Information supplied
+ + + + + + +
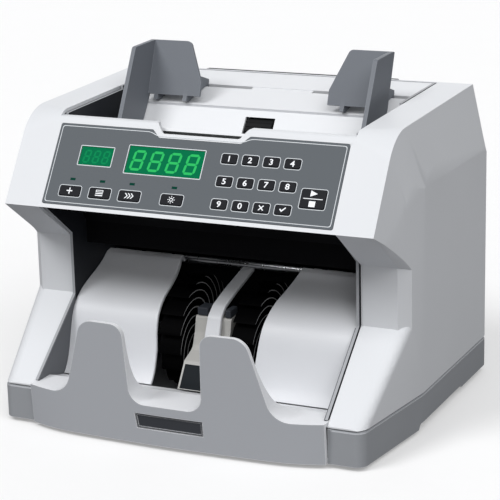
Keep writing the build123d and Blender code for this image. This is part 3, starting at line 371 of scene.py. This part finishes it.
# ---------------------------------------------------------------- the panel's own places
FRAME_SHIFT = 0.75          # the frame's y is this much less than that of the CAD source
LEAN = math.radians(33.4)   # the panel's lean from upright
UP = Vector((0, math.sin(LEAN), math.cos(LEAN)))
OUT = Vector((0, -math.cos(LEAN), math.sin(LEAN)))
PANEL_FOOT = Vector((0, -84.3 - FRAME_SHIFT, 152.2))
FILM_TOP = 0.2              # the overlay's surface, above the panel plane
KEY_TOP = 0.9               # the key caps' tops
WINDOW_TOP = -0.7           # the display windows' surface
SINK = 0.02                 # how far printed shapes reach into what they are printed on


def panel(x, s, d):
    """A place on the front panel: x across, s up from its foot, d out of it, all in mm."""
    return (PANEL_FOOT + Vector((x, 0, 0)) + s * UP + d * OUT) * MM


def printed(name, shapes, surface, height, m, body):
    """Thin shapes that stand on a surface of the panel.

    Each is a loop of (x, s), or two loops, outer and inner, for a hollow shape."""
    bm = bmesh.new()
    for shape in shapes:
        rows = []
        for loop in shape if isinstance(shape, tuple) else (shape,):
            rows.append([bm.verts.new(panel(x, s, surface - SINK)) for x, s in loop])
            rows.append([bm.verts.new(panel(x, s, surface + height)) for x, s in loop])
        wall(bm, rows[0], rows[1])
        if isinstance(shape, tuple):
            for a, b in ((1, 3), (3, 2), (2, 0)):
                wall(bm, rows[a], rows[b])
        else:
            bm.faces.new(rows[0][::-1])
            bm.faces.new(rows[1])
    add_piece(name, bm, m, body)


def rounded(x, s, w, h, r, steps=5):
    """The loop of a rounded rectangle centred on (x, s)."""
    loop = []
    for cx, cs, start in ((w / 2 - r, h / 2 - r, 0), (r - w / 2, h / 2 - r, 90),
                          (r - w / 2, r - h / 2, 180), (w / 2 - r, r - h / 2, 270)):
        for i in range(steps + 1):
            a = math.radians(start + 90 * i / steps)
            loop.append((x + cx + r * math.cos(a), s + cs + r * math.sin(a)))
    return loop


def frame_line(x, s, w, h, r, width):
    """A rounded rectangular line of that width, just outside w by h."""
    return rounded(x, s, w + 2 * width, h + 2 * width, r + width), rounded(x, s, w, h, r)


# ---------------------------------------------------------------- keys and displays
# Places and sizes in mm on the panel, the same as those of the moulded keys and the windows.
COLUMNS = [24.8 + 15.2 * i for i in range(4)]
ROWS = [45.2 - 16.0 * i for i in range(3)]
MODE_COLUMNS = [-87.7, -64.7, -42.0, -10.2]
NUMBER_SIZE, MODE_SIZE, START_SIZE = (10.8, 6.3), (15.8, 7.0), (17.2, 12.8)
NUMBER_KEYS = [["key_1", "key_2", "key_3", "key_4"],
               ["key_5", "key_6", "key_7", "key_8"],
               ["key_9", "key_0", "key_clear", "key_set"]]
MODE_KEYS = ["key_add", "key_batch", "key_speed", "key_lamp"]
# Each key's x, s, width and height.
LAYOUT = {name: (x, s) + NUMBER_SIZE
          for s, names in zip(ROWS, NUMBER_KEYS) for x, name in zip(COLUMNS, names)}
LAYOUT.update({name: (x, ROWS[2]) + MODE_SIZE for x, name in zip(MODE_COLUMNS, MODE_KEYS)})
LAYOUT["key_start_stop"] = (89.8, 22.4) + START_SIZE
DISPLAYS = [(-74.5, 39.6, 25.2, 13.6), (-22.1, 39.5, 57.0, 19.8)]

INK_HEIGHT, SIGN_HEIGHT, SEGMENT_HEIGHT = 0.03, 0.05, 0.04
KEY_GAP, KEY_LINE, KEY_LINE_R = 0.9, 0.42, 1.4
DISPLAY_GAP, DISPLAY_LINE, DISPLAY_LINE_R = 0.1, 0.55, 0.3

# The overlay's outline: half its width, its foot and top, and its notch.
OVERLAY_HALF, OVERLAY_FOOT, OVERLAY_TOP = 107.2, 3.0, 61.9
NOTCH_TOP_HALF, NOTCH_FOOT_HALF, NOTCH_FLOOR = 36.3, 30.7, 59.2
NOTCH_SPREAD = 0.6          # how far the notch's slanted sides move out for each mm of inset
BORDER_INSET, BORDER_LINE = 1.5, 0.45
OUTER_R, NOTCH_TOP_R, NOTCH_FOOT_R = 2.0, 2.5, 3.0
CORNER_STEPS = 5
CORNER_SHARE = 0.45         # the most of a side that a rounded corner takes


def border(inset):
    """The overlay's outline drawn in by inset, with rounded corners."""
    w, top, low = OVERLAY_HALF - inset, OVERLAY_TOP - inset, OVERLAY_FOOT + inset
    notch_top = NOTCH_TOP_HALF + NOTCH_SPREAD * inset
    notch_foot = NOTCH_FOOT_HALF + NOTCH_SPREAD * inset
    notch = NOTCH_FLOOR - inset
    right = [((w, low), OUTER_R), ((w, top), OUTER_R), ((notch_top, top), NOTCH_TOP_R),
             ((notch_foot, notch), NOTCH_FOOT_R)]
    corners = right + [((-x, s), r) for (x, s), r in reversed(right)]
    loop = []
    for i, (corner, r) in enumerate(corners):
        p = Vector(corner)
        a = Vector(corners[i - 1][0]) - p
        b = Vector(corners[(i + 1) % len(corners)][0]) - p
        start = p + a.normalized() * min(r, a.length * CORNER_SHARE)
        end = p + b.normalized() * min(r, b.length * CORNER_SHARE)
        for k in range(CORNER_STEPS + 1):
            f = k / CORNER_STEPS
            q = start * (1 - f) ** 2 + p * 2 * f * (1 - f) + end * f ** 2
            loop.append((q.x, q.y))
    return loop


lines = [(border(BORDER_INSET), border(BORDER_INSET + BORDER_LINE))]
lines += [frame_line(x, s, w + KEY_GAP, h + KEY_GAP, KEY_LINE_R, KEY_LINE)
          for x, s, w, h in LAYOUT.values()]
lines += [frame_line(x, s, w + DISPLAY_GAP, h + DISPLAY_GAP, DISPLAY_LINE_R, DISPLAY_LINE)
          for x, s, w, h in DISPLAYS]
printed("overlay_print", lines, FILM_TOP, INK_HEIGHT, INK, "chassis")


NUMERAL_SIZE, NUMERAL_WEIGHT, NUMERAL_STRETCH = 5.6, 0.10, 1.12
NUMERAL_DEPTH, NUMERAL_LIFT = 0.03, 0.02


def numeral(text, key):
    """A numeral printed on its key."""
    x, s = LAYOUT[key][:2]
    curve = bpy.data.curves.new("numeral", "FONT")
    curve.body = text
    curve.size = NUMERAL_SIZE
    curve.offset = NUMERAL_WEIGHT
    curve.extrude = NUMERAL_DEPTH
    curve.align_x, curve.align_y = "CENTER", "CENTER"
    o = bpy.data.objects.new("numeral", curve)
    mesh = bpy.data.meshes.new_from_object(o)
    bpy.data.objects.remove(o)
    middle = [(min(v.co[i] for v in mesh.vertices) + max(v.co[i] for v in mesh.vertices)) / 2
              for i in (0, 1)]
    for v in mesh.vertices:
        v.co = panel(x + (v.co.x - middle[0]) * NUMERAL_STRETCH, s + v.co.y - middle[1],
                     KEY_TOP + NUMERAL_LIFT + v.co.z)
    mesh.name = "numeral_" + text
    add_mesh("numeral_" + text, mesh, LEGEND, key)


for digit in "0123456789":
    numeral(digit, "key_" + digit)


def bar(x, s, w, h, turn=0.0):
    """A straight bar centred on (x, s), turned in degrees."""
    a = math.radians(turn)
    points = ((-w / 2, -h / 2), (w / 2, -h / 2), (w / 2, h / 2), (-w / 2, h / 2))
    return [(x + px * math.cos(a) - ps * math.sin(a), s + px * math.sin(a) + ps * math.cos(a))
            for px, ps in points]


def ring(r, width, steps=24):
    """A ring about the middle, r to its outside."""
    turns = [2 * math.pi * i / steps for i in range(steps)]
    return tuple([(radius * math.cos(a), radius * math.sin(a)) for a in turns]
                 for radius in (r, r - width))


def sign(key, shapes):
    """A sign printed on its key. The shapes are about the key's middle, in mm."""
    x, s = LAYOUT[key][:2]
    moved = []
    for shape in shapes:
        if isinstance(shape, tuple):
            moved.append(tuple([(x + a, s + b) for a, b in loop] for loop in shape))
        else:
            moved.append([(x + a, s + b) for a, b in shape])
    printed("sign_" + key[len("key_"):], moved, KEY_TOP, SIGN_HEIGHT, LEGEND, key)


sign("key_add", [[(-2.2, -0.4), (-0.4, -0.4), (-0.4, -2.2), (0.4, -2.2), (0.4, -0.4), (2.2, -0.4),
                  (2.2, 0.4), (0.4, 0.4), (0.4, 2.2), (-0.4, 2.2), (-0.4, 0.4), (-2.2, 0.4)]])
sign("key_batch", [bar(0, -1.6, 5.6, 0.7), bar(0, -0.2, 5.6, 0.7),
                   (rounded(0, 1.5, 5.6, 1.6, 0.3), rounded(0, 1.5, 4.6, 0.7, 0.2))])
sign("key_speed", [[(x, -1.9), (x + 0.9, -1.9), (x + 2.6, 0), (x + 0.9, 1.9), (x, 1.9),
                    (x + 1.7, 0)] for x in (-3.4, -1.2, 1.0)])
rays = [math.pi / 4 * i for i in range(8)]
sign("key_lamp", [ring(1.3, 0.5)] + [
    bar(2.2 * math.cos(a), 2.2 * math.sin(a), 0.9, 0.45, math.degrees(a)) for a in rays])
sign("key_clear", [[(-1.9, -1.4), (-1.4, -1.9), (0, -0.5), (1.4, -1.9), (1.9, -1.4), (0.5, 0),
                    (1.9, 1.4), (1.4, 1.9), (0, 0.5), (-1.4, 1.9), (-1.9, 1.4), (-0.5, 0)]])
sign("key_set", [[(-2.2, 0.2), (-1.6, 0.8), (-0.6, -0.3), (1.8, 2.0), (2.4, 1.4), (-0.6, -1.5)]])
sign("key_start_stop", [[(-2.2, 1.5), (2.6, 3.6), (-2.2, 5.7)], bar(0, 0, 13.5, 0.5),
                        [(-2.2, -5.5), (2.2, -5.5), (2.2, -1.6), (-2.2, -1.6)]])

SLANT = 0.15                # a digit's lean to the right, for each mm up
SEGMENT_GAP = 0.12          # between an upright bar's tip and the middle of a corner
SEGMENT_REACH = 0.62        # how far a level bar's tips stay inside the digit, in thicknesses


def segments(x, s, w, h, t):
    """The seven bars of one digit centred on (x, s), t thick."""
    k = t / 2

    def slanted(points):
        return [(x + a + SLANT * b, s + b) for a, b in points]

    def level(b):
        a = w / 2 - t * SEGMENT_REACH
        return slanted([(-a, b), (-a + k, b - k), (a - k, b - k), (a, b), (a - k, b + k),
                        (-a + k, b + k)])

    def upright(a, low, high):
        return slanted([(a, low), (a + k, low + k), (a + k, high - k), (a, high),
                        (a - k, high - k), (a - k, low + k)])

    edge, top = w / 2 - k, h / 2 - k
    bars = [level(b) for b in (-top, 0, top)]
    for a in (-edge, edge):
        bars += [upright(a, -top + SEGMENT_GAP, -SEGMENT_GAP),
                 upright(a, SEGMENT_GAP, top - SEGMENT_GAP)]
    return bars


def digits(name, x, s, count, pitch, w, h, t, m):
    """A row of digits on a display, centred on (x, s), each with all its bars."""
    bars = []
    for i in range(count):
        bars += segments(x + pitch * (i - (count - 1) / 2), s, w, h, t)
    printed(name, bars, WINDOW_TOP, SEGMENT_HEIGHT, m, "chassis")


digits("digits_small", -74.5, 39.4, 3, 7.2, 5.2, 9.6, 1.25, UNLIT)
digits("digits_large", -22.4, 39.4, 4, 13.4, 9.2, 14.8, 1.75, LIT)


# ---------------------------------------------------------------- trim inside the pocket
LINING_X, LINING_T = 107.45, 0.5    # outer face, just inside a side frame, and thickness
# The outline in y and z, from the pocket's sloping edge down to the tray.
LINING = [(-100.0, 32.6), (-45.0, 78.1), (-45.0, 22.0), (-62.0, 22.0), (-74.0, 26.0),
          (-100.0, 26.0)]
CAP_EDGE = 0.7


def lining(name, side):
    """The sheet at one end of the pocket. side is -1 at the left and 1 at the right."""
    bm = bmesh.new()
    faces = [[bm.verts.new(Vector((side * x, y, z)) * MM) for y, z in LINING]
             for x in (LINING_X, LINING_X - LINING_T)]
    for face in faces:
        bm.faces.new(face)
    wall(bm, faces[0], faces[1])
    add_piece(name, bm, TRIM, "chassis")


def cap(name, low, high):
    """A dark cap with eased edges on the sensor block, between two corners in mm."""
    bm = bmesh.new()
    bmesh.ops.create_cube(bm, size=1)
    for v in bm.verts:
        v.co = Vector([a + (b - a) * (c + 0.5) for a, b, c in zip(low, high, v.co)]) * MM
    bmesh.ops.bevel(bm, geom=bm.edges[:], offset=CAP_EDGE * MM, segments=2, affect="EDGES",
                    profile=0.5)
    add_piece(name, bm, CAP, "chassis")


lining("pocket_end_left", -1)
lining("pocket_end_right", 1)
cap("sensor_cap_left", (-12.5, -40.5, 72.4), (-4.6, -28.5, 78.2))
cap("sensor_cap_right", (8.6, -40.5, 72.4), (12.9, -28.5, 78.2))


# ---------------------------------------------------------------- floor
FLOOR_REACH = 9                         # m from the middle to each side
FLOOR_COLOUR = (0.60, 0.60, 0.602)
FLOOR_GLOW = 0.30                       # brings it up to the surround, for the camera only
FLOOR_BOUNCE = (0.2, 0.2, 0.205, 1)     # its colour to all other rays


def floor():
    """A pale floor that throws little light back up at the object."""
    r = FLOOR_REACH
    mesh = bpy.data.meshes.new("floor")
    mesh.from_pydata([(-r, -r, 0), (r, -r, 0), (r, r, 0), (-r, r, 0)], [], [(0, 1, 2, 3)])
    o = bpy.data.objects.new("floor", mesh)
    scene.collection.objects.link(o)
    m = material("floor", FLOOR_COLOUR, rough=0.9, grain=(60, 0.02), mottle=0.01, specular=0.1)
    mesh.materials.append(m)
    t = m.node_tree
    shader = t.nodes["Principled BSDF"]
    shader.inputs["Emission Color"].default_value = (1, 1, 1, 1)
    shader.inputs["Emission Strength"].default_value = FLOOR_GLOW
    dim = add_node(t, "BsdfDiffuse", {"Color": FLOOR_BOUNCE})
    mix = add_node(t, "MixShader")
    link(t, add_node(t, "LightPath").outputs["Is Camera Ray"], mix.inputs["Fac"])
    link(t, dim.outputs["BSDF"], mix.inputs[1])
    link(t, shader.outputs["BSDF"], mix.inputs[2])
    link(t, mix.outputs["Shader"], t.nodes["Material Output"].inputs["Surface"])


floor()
+ + + + + + +
Written exercise
Each line from the top of the material above through the line with "SINK = 0.02" must be echoed exactly, and no other line.

Complete output
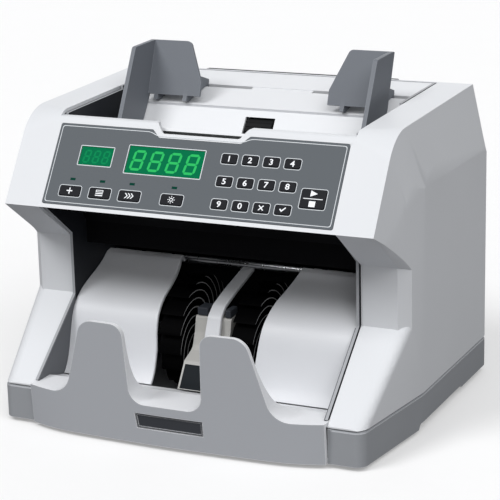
Keep writing the build123d and Blender code for this image. This is part 3, starting at line 371 of scene.py. This part finishes it.
# ---------------------------------------------------------------- the panel's own places
FRAME_SHIFT = 0.75          # the frame's y is this much less than that of the CAD source
LEAN = math.radians(33.4)   # the panel's lean from upright
UP = Vector((0, math.sin(LEAN), math.cos(LEAN)))
OUT = Vector((0, -math.cos(LEAN), math.sin(LEAN)))
PANEL_FOOT = Vector((0, -84.3 - FRAME_SHIFT, 152.2))
FILM_TOP = 0.2              # the overlay's surface, above the panel plane
KEY_TOP = 0.9               # the key caps' tops
WINDOW_TOP = -0.7           # the display windows' surface
SINK = 0.02                 # how far printed shapes reach into what they are printed on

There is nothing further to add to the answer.